▶ _Source data_
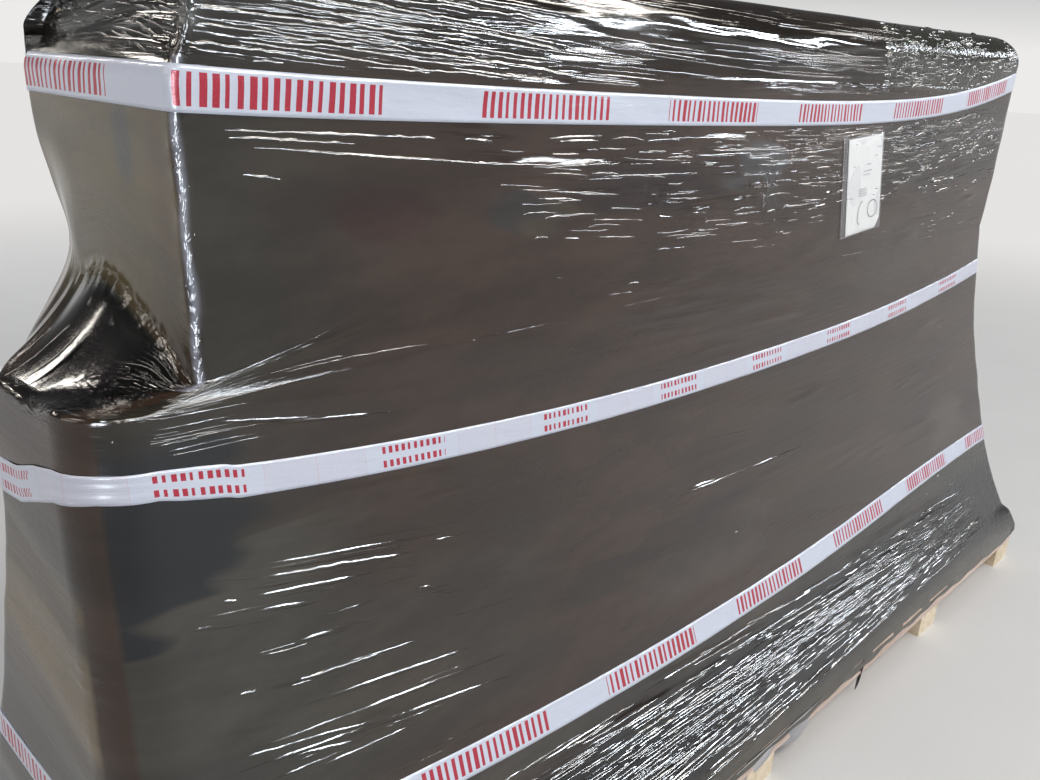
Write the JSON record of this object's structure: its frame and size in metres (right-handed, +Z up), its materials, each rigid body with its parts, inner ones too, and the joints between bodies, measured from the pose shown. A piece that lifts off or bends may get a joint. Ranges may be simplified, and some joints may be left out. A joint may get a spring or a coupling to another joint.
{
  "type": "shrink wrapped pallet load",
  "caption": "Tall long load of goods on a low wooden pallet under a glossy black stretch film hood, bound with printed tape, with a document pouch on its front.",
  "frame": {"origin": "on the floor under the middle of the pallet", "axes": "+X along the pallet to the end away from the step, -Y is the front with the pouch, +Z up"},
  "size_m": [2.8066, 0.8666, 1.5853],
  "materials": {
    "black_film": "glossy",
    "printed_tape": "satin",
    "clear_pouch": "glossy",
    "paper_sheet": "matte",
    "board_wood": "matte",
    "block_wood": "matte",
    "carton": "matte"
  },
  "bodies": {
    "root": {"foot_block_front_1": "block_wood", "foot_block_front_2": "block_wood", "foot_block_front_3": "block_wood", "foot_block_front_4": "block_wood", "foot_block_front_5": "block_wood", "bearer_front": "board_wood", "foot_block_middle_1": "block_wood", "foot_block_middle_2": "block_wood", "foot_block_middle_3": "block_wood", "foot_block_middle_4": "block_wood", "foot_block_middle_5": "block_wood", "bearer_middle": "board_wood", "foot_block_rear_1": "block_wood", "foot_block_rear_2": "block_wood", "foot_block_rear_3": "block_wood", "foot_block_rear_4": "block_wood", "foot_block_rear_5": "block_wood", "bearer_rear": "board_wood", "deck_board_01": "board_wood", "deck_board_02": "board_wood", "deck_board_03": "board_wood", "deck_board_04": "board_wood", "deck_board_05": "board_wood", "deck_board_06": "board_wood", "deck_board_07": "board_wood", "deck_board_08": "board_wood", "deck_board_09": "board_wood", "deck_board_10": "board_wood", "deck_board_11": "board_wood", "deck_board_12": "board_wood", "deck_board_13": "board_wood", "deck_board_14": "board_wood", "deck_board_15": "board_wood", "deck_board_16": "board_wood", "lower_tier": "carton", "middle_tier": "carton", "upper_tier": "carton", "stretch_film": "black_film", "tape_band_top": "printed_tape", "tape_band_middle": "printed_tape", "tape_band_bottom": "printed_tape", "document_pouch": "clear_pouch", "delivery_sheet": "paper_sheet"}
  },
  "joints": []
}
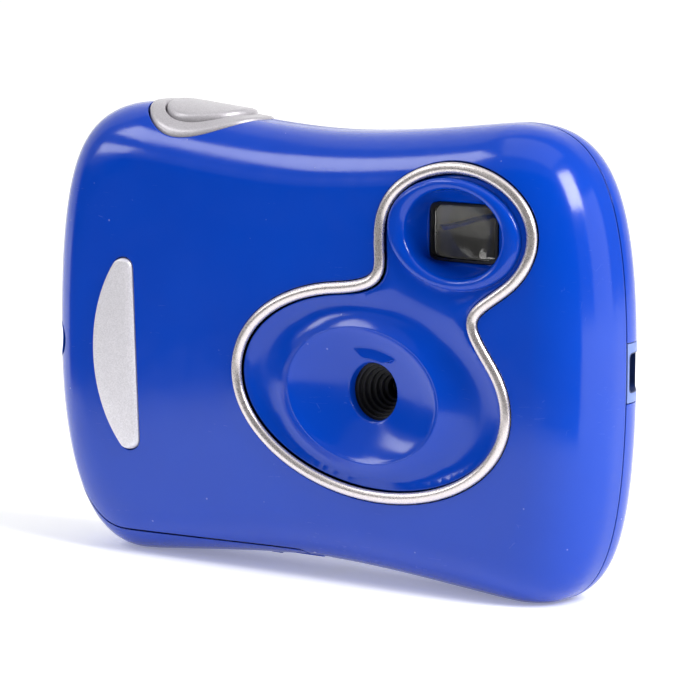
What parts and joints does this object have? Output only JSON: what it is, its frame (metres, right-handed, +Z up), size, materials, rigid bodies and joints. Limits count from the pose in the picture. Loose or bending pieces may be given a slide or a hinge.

▶ _Work to complete_
Would you copy out each line exactly as written?

▶ _Solved exercise_
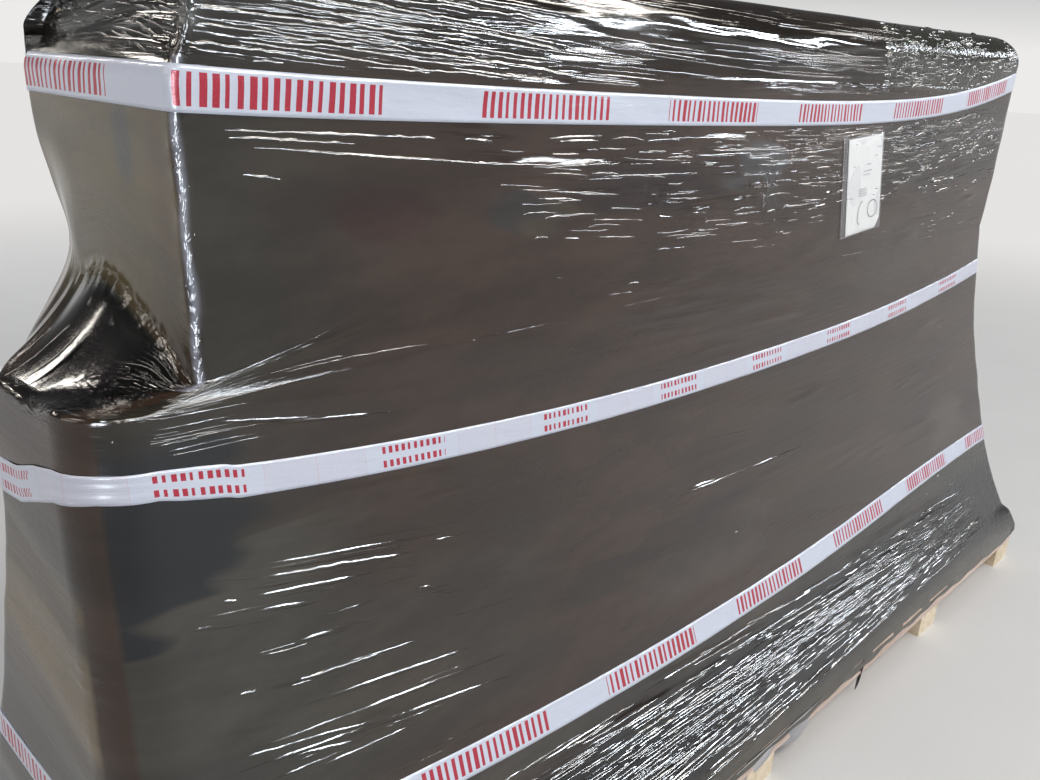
Write the JSON record of this object's structure: its frame and size in metres (right-handed, +Z up), its materials, each rigid body with its parts, inner ones too, and the joints between bodies, measured from the pose shown. A piece that lifts off or bends may get a joint. Ranges may be simplified, and some joints may be left out. A joint may get a spring or a coupling to another joint.
{
  "type": "shrink wrapped pallet load",
  "caption": "Tall long load of goods on a low wooden pallet under a glossy black stretch film hood, bound with printed tape, with a document pouch on its front.",
  "frame": {"origin": "on the floor under the middle of the pallet", "axes": "+X along the pallet to the end away from the step, -Y is the front with the pouch, +Z up"},
  "size_m": [2.8066, 0.8666, 1.5853],
  "materials": {
    "black_film": "glossy",
    "printed_tape": "satin",
    "clear_pouch": "glossy",
    "paper_sheet": "matte",
    "board_wood": "matte",
    "block_wood": "matte",
    "carton": "matte"
  },
  "bodies": {
    "root": {"foot_block_front_1": "block_wood", "foot_block_front_2": "block_wood", "foot_block_front_3": "block_wood", "foot_block_front_4": "block_wood", "foot_block_front_5": "block_wood", "bearer_front": "board_wood", "foot_block_middle_1": "block_wood", "foot_block_middle_2": "block_wood", "foot_block_middle_3": "block_wood", "foot_block_middle_4": "block_wood", "foot_block_middle_5": "block_wood", "bearer_middle": "board_wood", "foot_block_rear_1": "block_wood", "foot_block_rear_2": "block_wood", "foot_block_rear_3": "block_wood", "foot_block_rear_4": "block_wood", "foot_block_rear_5": "block_wood", "bearer_rear": "board_wood", "deck_board_01": "board_wood", "deck_board_02": "board_wood", "deck_board_03": "board_wood", "deck_board_04": "board_wood", "deck_board_05": "board_wood", "deck_board_06": "board_wood", "deck_board_07": "board_wood", "deck_board_08": "board_wood", "deck_board_09": "board_wood", "deck_board_10": "board_wood", "deck_board_11": "board_wood", "deck_board_12": "board_wood", "deck_board_13": "board_wood", "deck_board_14": "board_wood", "deck_board_15": "board_wood", "deck_board_16": "board_wood", "lower_tier": "carton", "middle_tier": "carton", "upper_tier": "carton", "stretch_film": "black_film", "tape_band_top": "printed_tape", "tape_band_middle": "printed_tape", "tape_band_bottom": "printed_tape", "document_pouch": "clear_pouch", "delivery_sheet": "paper_sheet"}
  },
  "joints": []
}
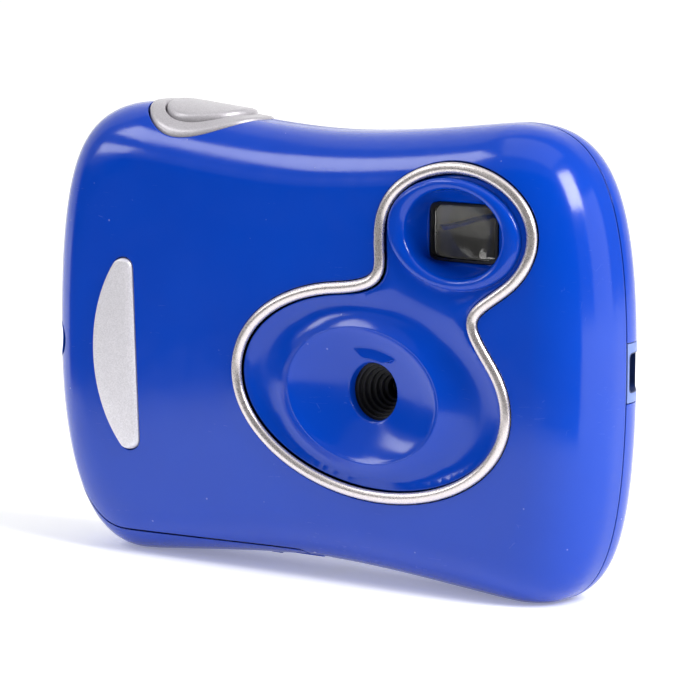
What parts and joints does this object have? Output only JSON: what it is, its frame (metres, right-handed, +Z up), size, materials, rigid bodies and joints. Limits count from the pose in the picture. Loose or bending pieces may be given a slide or a hinge.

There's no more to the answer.